Entries with model source code
= = =

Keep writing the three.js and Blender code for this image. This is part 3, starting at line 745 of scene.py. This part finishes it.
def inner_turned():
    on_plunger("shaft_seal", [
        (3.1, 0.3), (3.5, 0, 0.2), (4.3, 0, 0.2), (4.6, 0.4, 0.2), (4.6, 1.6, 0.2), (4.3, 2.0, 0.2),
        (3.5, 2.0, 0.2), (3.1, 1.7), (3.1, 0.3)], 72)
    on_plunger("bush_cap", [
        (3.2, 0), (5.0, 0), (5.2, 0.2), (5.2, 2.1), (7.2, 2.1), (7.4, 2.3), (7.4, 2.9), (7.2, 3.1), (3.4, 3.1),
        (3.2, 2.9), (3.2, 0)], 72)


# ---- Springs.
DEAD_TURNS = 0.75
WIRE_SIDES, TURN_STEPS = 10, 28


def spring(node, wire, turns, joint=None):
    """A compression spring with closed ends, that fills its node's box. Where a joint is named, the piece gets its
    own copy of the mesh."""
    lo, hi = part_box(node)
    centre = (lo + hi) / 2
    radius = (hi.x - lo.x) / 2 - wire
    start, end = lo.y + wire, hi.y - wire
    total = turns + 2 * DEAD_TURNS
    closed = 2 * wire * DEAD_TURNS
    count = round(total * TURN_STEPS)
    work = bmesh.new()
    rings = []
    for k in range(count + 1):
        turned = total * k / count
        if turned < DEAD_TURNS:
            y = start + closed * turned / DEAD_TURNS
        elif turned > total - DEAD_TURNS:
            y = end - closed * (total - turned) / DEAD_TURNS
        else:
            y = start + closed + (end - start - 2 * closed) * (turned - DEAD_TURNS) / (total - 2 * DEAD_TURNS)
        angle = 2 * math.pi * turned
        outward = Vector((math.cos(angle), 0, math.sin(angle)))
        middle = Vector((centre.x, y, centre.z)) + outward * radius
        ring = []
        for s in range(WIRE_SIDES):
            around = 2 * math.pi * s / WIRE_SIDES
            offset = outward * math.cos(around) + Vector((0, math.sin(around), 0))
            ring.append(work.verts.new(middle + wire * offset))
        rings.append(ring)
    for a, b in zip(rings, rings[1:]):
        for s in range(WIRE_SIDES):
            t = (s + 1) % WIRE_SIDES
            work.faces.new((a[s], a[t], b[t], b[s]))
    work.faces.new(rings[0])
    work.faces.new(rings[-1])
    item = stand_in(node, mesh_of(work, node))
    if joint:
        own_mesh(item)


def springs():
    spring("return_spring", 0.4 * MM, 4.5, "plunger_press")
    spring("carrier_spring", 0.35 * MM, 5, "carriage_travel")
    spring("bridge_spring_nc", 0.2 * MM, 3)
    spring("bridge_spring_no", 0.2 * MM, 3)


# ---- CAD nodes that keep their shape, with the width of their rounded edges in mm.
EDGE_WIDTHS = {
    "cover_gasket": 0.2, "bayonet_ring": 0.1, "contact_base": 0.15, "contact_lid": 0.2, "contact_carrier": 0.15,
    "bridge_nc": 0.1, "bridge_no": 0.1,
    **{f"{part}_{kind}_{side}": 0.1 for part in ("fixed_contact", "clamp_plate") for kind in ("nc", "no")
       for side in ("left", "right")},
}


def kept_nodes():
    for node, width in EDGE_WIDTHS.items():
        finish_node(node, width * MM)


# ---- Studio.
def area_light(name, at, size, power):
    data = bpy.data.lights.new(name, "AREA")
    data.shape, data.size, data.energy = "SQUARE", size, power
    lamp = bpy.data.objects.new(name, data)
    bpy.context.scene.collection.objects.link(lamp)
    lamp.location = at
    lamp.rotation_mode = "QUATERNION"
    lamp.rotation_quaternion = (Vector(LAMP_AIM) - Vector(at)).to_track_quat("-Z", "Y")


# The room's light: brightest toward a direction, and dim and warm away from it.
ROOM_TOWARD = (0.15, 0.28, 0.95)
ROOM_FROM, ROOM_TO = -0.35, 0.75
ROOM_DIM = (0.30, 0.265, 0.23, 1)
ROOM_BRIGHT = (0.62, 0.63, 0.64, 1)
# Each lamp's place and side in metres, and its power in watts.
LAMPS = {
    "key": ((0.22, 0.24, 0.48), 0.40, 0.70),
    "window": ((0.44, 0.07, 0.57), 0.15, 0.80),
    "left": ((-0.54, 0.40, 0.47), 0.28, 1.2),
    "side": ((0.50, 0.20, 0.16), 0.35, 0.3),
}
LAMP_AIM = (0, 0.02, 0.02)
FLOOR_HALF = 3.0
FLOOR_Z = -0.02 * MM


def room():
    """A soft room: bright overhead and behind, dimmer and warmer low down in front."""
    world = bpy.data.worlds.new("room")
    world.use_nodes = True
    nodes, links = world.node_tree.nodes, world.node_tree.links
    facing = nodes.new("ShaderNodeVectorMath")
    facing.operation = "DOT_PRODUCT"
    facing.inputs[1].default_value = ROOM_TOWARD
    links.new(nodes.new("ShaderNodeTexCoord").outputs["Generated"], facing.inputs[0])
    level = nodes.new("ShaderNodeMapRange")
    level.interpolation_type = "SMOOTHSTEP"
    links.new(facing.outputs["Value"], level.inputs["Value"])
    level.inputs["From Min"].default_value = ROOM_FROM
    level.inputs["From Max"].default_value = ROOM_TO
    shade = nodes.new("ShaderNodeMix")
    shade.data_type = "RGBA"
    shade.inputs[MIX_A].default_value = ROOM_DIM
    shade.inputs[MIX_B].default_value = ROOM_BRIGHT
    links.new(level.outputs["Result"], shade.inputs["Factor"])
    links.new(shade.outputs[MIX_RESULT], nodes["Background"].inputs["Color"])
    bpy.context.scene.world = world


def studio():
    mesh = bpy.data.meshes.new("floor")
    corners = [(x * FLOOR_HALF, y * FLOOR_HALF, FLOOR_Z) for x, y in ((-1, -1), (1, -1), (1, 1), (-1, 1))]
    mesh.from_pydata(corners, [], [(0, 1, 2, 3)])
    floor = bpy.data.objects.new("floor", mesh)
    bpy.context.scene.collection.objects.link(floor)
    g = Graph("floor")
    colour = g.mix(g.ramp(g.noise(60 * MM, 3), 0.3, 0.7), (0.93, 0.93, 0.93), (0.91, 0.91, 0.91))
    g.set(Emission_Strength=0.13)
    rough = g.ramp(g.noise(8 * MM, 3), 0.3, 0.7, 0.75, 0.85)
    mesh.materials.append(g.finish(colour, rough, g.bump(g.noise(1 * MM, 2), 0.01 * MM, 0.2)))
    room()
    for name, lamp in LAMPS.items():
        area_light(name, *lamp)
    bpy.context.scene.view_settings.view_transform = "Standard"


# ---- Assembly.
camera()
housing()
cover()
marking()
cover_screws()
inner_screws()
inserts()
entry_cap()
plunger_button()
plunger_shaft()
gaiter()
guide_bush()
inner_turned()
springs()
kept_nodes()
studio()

= = =

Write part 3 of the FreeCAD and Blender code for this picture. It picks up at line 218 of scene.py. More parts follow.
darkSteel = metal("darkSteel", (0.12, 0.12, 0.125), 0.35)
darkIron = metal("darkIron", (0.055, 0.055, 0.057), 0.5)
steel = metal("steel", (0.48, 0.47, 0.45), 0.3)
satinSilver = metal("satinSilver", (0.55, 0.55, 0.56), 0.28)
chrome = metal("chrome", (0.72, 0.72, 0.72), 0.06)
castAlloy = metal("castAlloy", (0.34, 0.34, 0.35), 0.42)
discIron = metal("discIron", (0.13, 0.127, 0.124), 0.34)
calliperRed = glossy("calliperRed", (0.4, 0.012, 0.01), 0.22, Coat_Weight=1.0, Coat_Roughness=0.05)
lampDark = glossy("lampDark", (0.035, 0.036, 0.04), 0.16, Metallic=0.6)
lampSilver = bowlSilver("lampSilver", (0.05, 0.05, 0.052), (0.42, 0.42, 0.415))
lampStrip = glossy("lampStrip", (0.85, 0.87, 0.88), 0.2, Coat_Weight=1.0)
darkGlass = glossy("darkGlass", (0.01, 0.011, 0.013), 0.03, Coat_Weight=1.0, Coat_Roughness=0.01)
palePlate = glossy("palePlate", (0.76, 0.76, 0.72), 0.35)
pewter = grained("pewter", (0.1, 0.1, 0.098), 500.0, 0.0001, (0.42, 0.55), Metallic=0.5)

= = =

TASK PROMPT:
Give again only the lines from the one bearing "Keep writing the" through the one bearing "WIRE_SIDES, TURN_STEPS = 10, 28", exactly as they stand.

RESPONSE TO THE TASK:
Keep writing the three.js and Blender code for this image. This is part 3, starting at line 745 of scene.py. This part finishes it.
def inner_turned():
    on_plunger("shaft_seal", [
        (3.1, 0.3), (3.5, 0, 0.2), (4.3, 0, 0.2), (4.6, 0.4, 0.2), (4.6, 1.6, 0.2), (4.3, 2.0, 0.2),
        (3.5, 2.0, 0.2), (3.1, 1.7), (3.1, 0.3)], 72)
    on_plunger("bush_cap", [
        (3.2, 0), (5.0, 0), (5.2, 0.2), (5.2, 2.1), (7.2, 2.1), (7.4, 2.3), (7.4, 2.9), (7.2, 3.1), (3.4, 3.1),
        (3.2, 2.9), (3.2, 0)], 72)


# ---- Springs.
DEAD_TURNS = 0.75
WIRE_SIDES, TURN_STEPS = 10, 28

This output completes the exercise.